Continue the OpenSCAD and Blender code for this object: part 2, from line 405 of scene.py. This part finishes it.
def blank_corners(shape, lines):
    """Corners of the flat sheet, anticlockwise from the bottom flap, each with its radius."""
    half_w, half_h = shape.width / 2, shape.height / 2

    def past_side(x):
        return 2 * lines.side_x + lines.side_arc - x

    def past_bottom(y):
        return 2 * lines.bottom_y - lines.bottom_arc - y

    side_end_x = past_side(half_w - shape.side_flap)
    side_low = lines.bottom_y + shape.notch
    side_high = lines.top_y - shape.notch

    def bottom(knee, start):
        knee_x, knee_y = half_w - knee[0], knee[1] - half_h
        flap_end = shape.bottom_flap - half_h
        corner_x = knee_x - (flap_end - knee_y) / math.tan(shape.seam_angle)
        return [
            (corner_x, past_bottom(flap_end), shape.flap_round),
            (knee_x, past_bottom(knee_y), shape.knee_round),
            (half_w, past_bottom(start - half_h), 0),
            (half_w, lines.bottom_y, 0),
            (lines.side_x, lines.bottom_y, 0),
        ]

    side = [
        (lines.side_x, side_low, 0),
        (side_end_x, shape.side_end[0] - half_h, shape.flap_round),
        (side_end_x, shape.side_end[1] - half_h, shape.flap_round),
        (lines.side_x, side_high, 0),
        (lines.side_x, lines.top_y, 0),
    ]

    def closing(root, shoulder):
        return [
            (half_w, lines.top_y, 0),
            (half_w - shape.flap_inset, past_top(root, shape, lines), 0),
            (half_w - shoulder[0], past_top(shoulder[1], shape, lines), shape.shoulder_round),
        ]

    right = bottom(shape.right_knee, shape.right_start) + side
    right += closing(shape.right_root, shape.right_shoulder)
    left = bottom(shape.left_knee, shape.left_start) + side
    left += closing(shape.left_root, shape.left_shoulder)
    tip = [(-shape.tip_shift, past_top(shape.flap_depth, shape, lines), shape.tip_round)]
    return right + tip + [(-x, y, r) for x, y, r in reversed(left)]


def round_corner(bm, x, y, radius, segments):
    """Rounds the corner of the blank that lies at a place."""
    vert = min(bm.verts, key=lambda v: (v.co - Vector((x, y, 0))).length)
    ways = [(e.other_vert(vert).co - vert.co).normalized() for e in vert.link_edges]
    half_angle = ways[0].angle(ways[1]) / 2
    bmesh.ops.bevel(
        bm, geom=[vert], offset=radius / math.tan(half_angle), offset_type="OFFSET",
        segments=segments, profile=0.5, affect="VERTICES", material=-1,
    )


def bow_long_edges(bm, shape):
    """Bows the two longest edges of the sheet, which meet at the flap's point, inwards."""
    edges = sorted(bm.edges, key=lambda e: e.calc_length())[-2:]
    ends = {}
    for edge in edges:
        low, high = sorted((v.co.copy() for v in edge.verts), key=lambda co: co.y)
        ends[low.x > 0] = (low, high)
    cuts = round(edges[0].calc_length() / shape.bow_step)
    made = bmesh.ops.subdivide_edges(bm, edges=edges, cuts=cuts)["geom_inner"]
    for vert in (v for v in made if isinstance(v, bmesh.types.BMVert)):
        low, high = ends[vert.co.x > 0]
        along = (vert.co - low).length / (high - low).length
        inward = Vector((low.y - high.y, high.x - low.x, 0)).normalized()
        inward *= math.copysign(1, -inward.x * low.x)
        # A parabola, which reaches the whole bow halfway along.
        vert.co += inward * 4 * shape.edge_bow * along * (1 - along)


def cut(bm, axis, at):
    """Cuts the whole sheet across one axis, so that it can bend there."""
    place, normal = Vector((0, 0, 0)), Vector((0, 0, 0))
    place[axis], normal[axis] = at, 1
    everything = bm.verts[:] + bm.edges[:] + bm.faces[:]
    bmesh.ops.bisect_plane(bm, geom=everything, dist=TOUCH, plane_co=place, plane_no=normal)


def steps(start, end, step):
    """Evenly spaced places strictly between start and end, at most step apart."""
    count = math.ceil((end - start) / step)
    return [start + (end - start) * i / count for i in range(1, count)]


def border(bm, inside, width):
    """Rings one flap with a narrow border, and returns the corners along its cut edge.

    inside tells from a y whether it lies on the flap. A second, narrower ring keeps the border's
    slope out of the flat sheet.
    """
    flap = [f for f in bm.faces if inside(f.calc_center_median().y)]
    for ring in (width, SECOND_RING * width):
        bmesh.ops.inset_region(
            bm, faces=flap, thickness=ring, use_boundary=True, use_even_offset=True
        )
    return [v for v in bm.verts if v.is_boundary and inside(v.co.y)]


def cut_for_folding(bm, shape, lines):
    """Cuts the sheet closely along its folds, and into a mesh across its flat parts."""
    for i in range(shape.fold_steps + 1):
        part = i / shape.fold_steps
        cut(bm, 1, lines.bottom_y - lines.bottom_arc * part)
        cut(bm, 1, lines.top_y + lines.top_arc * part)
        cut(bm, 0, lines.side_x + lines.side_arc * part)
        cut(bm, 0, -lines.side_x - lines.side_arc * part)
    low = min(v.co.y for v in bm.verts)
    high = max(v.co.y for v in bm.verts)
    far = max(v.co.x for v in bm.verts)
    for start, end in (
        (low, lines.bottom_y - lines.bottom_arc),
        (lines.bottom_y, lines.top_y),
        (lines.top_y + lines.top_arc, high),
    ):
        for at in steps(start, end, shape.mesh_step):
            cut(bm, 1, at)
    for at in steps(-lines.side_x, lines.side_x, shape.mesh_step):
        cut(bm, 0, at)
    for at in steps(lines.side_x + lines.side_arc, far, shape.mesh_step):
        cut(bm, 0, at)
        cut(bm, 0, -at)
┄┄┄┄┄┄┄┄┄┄
» **EXERCISE INSTRUCTIONS**:
Begin with the first line of the data above and, please, print each line exactly until you have printed the line containing "half_w, half_h = shape.width"; print nothing else.

» **FULL ANSWER**:
Continue the OpenSCAD and Blender code for this object: part 2, from line 405 of scene.py. This part finishes it.
def blank_corners(shape, lines):
    """Corners of the flat sheet, anticlockwise from the bottom flap, each with its radius."""
    half_w, half_h = shape.width / 2, shape.height / 2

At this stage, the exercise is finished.